(Part of a data file)
# # # #

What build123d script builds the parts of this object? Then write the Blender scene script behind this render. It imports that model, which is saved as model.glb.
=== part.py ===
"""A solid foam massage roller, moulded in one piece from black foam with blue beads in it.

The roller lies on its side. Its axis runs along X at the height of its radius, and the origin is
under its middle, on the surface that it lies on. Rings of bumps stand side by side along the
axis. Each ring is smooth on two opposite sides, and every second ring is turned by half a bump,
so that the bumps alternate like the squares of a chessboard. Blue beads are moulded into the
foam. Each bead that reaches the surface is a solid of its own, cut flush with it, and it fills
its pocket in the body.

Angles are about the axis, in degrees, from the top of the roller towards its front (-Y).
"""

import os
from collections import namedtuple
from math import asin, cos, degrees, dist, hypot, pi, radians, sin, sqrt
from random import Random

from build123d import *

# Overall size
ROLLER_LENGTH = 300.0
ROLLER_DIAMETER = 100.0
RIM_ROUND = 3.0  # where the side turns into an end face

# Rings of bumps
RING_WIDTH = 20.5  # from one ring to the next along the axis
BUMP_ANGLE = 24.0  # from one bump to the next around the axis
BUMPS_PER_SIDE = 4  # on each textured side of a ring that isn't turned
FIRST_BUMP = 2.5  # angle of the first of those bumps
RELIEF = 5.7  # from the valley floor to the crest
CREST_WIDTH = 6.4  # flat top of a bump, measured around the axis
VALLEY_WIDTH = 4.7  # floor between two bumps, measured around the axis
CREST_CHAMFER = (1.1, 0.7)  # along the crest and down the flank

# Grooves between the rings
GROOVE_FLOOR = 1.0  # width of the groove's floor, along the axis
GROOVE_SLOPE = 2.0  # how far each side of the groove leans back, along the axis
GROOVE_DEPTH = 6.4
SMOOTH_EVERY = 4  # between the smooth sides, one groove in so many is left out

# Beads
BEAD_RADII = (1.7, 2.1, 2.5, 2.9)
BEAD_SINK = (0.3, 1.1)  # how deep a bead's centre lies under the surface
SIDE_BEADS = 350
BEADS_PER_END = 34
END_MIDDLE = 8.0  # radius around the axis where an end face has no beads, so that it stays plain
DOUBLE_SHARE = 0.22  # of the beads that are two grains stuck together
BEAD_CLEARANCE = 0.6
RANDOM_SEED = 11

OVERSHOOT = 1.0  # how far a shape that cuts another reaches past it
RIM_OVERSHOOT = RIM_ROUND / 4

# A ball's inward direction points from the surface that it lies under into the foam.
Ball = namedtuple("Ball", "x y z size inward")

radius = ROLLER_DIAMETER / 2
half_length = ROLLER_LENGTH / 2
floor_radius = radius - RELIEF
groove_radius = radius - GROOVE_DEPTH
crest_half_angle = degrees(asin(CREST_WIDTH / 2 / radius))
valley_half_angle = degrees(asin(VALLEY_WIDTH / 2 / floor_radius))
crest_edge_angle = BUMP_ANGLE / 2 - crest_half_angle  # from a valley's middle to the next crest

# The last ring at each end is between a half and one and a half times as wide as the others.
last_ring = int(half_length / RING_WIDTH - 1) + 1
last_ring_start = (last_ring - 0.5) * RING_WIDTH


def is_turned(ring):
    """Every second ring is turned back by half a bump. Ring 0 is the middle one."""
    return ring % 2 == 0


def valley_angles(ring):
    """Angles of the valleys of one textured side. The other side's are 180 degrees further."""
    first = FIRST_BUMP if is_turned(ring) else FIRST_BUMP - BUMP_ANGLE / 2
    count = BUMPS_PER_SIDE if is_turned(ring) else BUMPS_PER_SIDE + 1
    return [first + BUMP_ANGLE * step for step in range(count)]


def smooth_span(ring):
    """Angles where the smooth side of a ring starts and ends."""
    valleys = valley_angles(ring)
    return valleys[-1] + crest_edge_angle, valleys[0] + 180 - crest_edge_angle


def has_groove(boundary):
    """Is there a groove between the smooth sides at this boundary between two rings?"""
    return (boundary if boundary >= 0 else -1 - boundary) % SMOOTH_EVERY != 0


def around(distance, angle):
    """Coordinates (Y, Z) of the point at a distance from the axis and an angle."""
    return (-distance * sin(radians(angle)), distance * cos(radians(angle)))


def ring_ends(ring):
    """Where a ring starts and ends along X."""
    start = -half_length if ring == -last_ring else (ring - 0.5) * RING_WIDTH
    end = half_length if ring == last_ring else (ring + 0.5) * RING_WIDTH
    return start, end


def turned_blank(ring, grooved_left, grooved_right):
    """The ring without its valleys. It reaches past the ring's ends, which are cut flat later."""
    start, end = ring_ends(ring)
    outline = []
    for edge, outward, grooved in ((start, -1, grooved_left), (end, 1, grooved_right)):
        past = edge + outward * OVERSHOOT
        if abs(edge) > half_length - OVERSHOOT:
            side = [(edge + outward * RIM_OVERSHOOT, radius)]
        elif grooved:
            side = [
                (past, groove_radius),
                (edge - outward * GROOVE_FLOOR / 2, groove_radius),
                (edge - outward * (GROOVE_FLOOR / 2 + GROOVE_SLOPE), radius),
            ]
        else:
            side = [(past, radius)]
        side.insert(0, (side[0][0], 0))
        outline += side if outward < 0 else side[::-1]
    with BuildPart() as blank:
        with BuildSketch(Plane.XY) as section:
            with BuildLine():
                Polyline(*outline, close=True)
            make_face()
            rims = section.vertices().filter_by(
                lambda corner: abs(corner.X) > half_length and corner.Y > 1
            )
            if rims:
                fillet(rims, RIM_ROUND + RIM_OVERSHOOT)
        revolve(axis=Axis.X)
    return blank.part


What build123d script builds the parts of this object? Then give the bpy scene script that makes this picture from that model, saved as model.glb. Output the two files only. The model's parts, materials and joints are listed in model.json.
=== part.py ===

# # # #

SET PROBLEM => All records above must be set down exactly, please.

ANSWER TO THIS TASK =>
What build123d script builds the parts of this object? Then write the Blender scene script behind this render. It imports that model, which is saved as model.glb.
=== part.py ===
"""A solid foam massage roller, moulded in one piece from black foam with blue beads in it.

The roller lies on its side. Its axis runs along X at the height of its radius, and the origin is
under its middle, on the surface that it lies on. Rings of bumps stand side by side along the
axis. Each ring is smooth on two opposite sides, and every second ring is turned by half a bump,
so that the bumps alternate like the squares of a chessboard. Blue beads are moulded into the
foam. Each bead that reaches the surface is a solid of its own, cut flush with it, and it fills
its pocket in the body.

Angles are about the axis, in degrees, from the top of the roller towards its front (-Y).
"""

import os
from collections import namedtuple
from math import asin, cos, degrees, dist, hypot, pi, radians, sin, sqrt
from random import Random

from build123d import *

# Overall size
ROLLER_LENGTH = 300.0
ROLLER_DIAMETER = 100.0
RIM_ROUND = 3.0  # where the side turns into an end face

# Rings of bumps
RING_WIDTH = 20.5  # from one ring to the next along the axis
BUMP_ANGLE = 24.0  # from one bump to the next around the axis
BUMPS_PER_SIDE = 4  # on each textured side of a ring that isn't turned
FIRST_BUMP = 2.5  # angle of the first of those bumps
RELIEF = 5.7  # from the valley floor to the crest
CREST_WIDTH = 6.4  # flat top of a bump, measured around the axis
VALLEY_WIDTH = 4.7  # floor between two bumps, measured around the axis
CREST_CHAMFER = (1.1, 0.7)  # along the crest and down the flank

# Grooves between the rings
GROOVE_FLOOR = 1.0  # width of the groove's floor, along the axis
GROOVE_SLOPE = 2.0  # how far each side of the groove leans back, along the axis
GROOVE_DEPTH = 6.4
SMOOTH_EVERY = 4  # between the smooth sides, one groove in so many is left out

# Beads
BEAD_RADII = (1.7, 2.1, 2.5, 2.9)
BEAD_SINK = (0.3, 1.1)  # how deep a bead's centre lies under the surface
SIDE_BEADS = 350
BEADS_PER_END = 34
END_MIDDLE = 8.0  # radius around the axis where an end face has no beads, so that it stays plain
DOUBLE_SHARE = 0.22  # of the beads that are two grains stuck together
BEAD_CLEARANCE = 0.6
RANDOM_SEED = 11

OVERSHOOT = 1.0  # how far a shape that cuts another reaches past it
RIM_OVERSHOOT = RIM_ROUND / 4

# A ball's inward direction points from the surface that it lies under into the foam.
Ball = namedtuple("Ball", "x y z size inward")

radius = ROLLER_DIAMETER / 2
half_length = ROLLER_LENGTH / 2
floor_radius = radius - RELIEF
groove_radius = radius - GROOVE_DEPTH
crest_half_angle = degrees(asin(CREST_WIDTH / 2 / radius))
valley_half_angle = degrees(asin(VALLEY_WIDTH / 2 / floor_radius))
crest_edge_angle = BUMP_ANGLE / 2 - crest_half_angle  # from a valley's middle to the next crest

# The last ring at each end is between a half and one and a half times as wide as the others.
last_ring = int(half_length / RING_WIDTH - 1) + 1
last_ring_start = (last_ring - 0.5) * RING_WIDTH


def is_turned(ring):
    """Every second ring is turned back by half a bump. Ring 0 is the middle one."""
    return ring % 2 == 0


def valley_angles(ring):
    """Angles of the valleys of one textured side. The other side's are 180 degrees further."""
    first = FIRST_BUMP if is_turned(ring) else FIRST_BUMP - BUMP_ANGLE / 2
    count = BUMPS_PER_SIDE if is_turned(ring) else BUMPS_PER_SIDE + 1
    return [first + BUMP_ANGLE * step for step in range(count)]


def smooth_span(ring):
    """Angles where the smooth side of a ring starts and ends."""
    valleys = valley_angles(ring)
    return valleys[-1] + crest_edge_angle, valleys[0] + 180 - crest_edge_angle


def has_groove(boundary):
    """Is there a groove between the smooth sides at this boundary between two rings?"""
    return (boundary if boundary >= 0 else -1 - boundary) % SMOOTH_EVERY != 0


def around(distance, angle):
    """Coordinates (Y, Z) of the point at a distance from the axis and an angle."""
    return (-distance * sin(radians(angle)), distance * cos(radians(angle)))


def ring_ends(ring):
    """Where a ring starts and ends along X."""
    start = -half_length if ring == -last_ring else (ring - 0.5) * RING_WIDTH
    end = half_length if ring == last_ring else (ring + 0.5) * RING_WIDTH
    return start, end


def turned_blank(ring, grooved_left, grooved_right):
    """The ring without its valleys. It reaches past the ring's ends, which are cut flat later."""
    start, end = ring_ends(ring)
    outline = []
    for edge, outward, grooved in ((start, -1, grooved_left), (end, 1, grooved_right)):
        past = edge + outward * OVERSHOOT
        if abs(edge) > half_length - OVERSHOOT:
            side = [(edge + outward * RIM_OVERSHOOT, radius)]
        elif grooved:
            side = [
                (past, groove_radius),
                (edge - outward * GROOVE_FLOOR / 2, groove_radius),
                (edge - outward * (GROOVE_FLOOR / 2 + GROOVE_SLOPE), radius),
            ]
        else:
            side = [(past, radius)]
        side.insert(0, (side[0][0], 0))
        outline += side if outward < 0 else side[::-1]
    with BuildPart() as blank:
        with BuildSketch(Plane.XY) as section:
            with BuildLine():
                Polyline(*outline, close=True)
            make_face()
            rims = section.vertices().filter_by(
                lambda corner: abs(corner.X) > half_length and corner.Y > 1
            )
            if rims:
                fillet(rims, RIM_ROUND + RIM_OVERSHOOT)
        revolve(axis=Axis.X)
    return blank.part


What build123d script builds the parts of this object? Then give the bpy scene script that makes this picture from that model, saved as model.glb. Output the two files only. The model's parts, materials and joints are listed in model.json.
=== part.py ===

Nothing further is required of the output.